Frequently asked questions

Which section of the Karnataka Rent Act, 1999 deals with change of user?

Change of user is a ground for eviction under Section 27(2)(c), which permits recovery of possession where the tenant has used the premises for a purpose other than that for which they were let, without the landlord's written consent.

Must the landlord give notice before suing for change of user?

Yes. The proviso to clause (c) bars any application unless the landlord has first served, by registered post and personally, a notice requiring the tenant to stop the misuse, and the tenant has failed or refused to comply within one month of service.

Does oral consent by the landlord protect the tenant?

Clause (c) speaks of consent "in writing," so written authorisation is the clearest defence. However, prolonged acquiescence, such as accepting rent for years with knowledge of the changed user, may still defeat eviction on waiver principles.

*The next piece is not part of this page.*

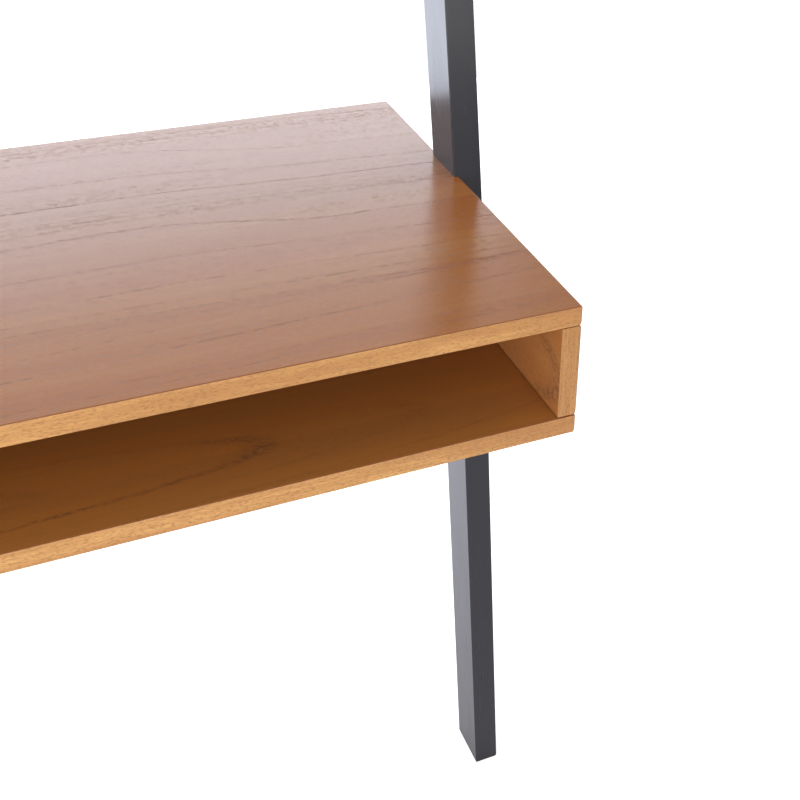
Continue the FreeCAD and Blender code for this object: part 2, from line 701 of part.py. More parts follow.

Is adding a new line of goods a change of user?

Generally no. In Mohan Lal v. Jai Bhagwan the Supreme Court held that adding an allied business does not amount to change of user, since the purpose must be judged in light of the Rent Act's protective object and the expanding concept of business.

Did Gurdial Batra establish that any extra business is permissible?

No. In Gurdial Batra v. Raj Kumar Jain the Court relied on the rent note containing no restriction and on the temporary, non-prejudicial nature of the television sales. Where the lease restricts user or the deviation is substantial and harmful, the result can differ.

Who must prove a change of user?

The landlord. He must establish the let purpose, the deviation to a different purpose, the absence of his written consent, and compliance with the mandatory notice. Failure on any one limb defeats the eviction petition.